How do you evaluate a student's needs?
A needs assessment is done during the first lesson. Typically, there is a breakdown in the foundations of the subject that will need to be addressed. For example, a music student may request help with voice-leading, but the root of the problem may actually lie in a faulty understanding of intervals. Students' needs can also be made evident through the questions they ask. Again, it goes back to quizzing foundational concepts to see where the disconnect lies.
How do you adapt your tutoring to the student's needs?
I do my best to adapt my teaching style to the student's personality. If a student is active, then I will take on a more animated teaching style. If the student is more reserved, I will keep my voice to a lower, more gentle volume and tone. I also use different teaching methods for different students.
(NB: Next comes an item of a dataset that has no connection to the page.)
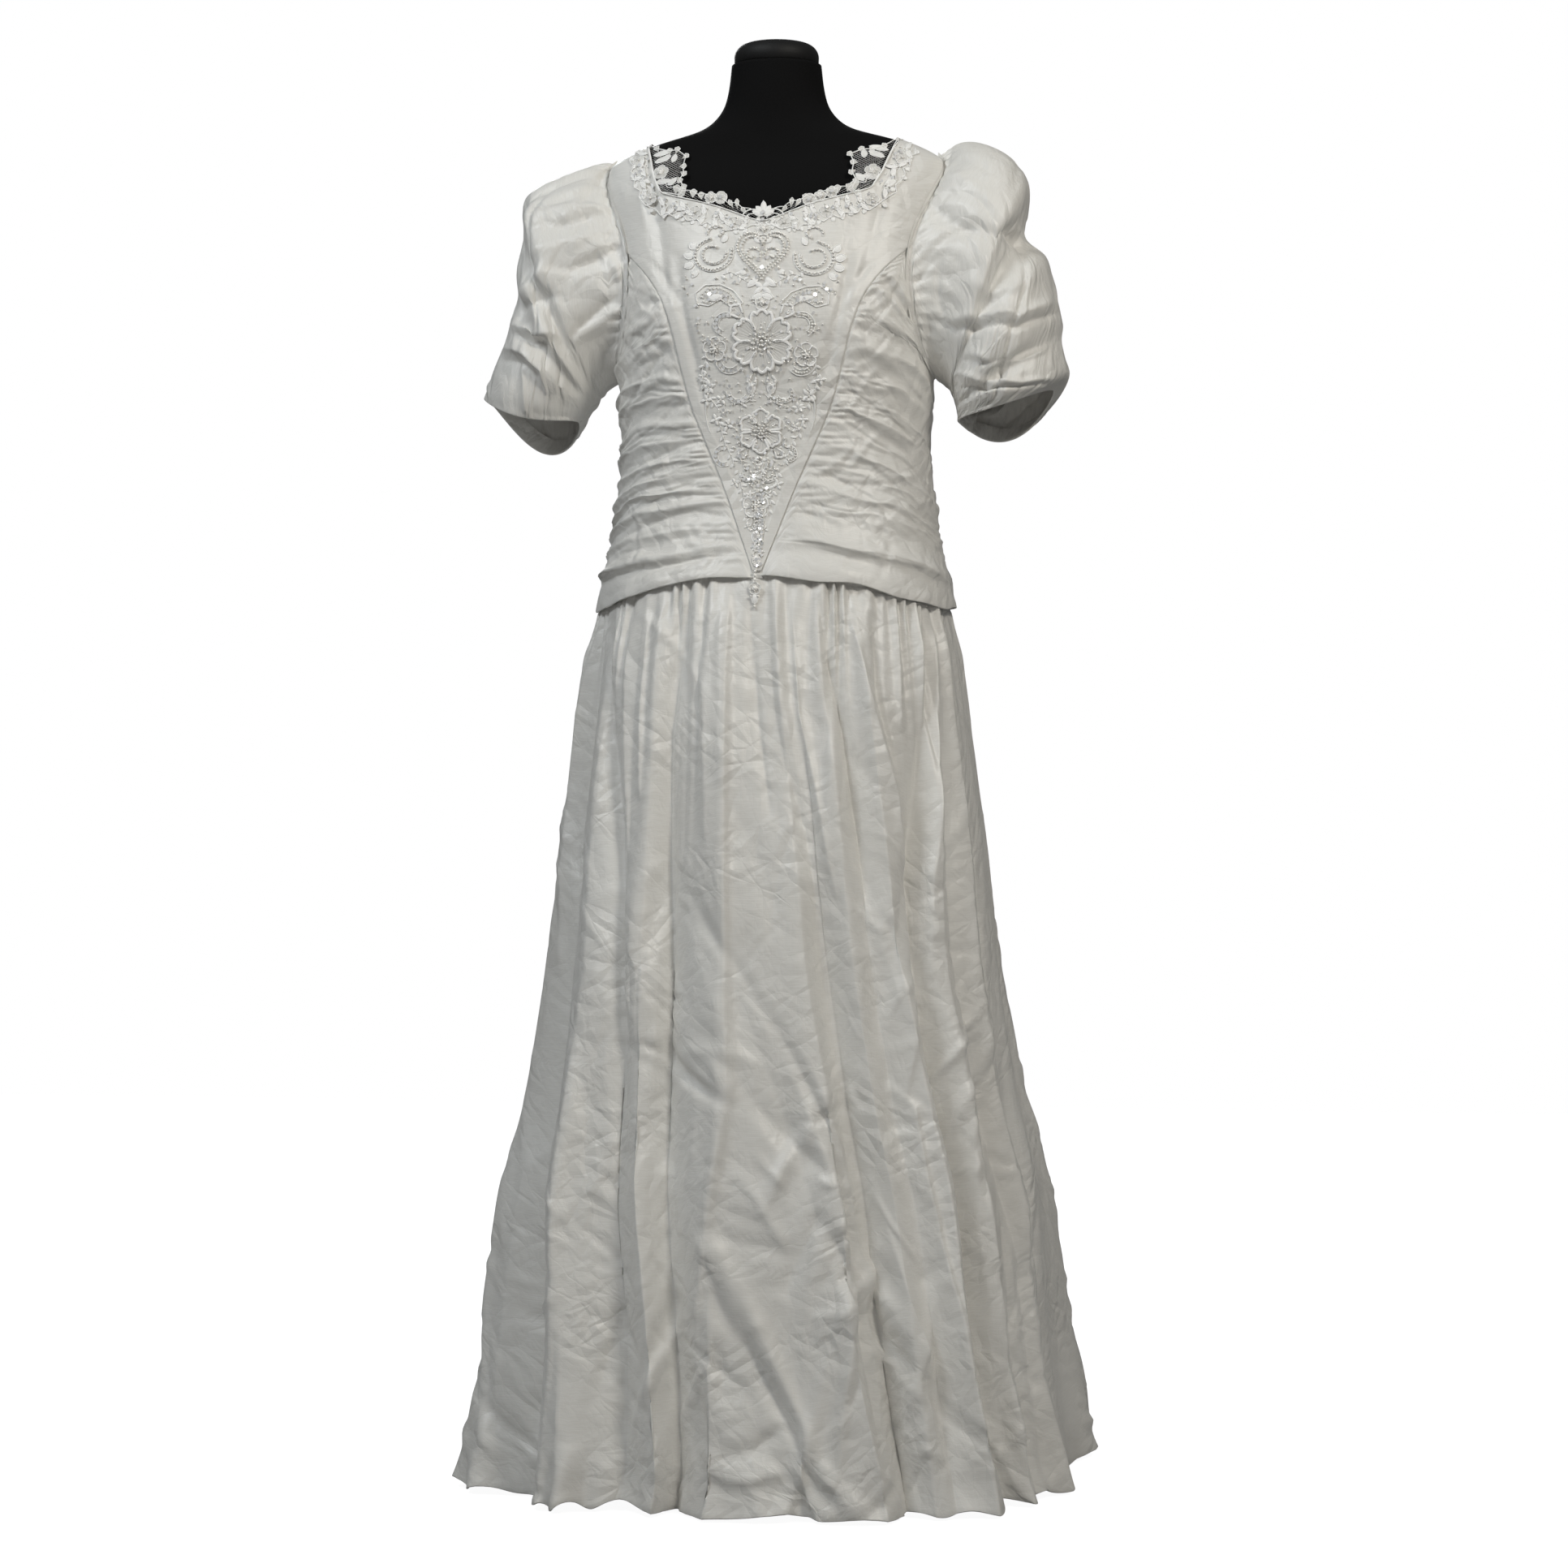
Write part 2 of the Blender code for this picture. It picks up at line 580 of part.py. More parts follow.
def grid_mesh(name, rows, closed=False, holes=frozenset()):
    """Quads between rows of points, top row first and each row with rising angle, so that they face out."""
    columns = len(rows[0])
    vertices = [point for row in rows for point in row]
    faces = []
    for i in range(len(rows) - 1):
        for j in range(columns if closed else columns - 1):
            if (i, j) in holes:
                continue
            k = (j + 1) % columns
            corners = (i * columns + j, (i + 1) * columns + j, (i + 1) * columns + k, i * columns + k)
            faces.append(corners)
    mesh = bpy.data.meshes.new(name)
    mesh.from_pydata(vertices, [], faces)
    mesh.update()
    return mesh


def welded_mesh(name, grids):
    """Grids of quads in one mesh, joined where their points meet."""
    vertices, faces, known = [], [], {}

    def index_of(point):
        key = tuple(round(value, 6) + 0.0 for value in point)
        if key not in known:
            known[key] = len(vertices)
            vertices.append(point)
        return known[key]

    for rows in grids:
        for above, below in zip(rows, rows[1:]):
            for j in range(len(above) - 1):
                corners = (above[j], below[j], below[j + 1], above[j + 1])
                faces.append(tuple(index_of(corner) for corner in corners))
    mesh = bpy.data.meshes.new(name)
    mesh.from_pydata(vertices, [], faces)
    mesh.update()
    return mesh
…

If the student is more visual, then I will spend more time "showing." If the student is an aural learner, I will focus on "talking" and "reading aloud." If a student is a kinesthetic learner, I will put "actions" and "movements" to the lesson.
What types of materials do you typically use during a tutoring session?
The materials used greatly depends on the subject matter. In our current homeschool setting, we use a dry-erase board, textbooks/workbooks, flashcards, and blocks. In other settings, I use everything from rhythm instruments to board games.
What is your teaching philosophy?
My teaching philosophy is rooted in the idea of helping students reach their maximum academic potential by presenting and reinforcing concepts according to their individual learning styles.